Kiner is entertaining enough - if a little overbearing - when he's talking about his own adventures as a player. But that constitutes only about a quarter of the book. The balance is given over to a plodding, year-by-year history of the Mets. And, except for the very beginning, when the team's ineptitude was matched only by its appeal - and the surprising first World Series triumph in 1969 - there isn't a whole lot of interest in the Mets history.

It's surely dull history delivered as it is here, heavy on the details of injuries and trades and bereft of all human involvement and perspective. This one is strictly for the Mets crazies. And Mets fans are going to be a busy lot, because in addition to this pair there are books by outfielder Len Dykstra and catcher Gary Carter, as well as last year's books by star pitcher Dwight Gooden, first baseman Keith Hernandez, and manager Davey Johnson.

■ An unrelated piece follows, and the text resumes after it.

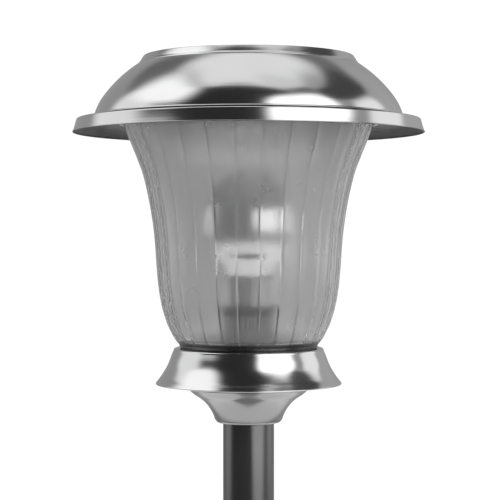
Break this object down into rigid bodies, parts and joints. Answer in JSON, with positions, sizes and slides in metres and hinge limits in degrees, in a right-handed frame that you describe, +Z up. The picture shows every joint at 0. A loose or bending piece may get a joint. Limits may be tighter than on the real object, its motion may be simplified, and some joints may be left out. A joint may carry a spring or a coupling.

To be a member of the Mets these days and not have a book in the bookstores must be rather like making a Little League team but being told that, alas, there aren't any uniforms left.

FINALLY, one of the delicious dalliances of this game is to haunt the record books and the legends and argue for years about whether Mays was better than DiMaggio, or whether Nolan Ryan's celebrated fastball might not look like a change-up were it matched against Walter Johnson's. Every fan has an all-time all-star team; no two lists are alike. In Players' Choice (Facts on File, New York, 226 pp., $16.95), Eugene and Roger McCaffrey give us the players' own lists.

The results are hardly surprising; the players are in as much disagreement as the fans. In fact, in the tabulated consensus they couldn't even choose between Mays and DiMaggio - both men made the all-time outfield together with Ted Williams and Babe Ruth.

This is a fun book to have around. It doesn't stop at the best nine ballplayers. It solicits opinions on the best umpire, ballpark, spitball, and myriad other ancillary, yet somehow essential, questions.

There is, unfortunately, no question that asks the players for their favorite baseball book. But there may be something of a hint as to the players' feelings on baseball writings in their answer to ``what baseball writer understood the game best?'' NONE OF THEM finished a strong third, right behind Red Smith and Dick Young.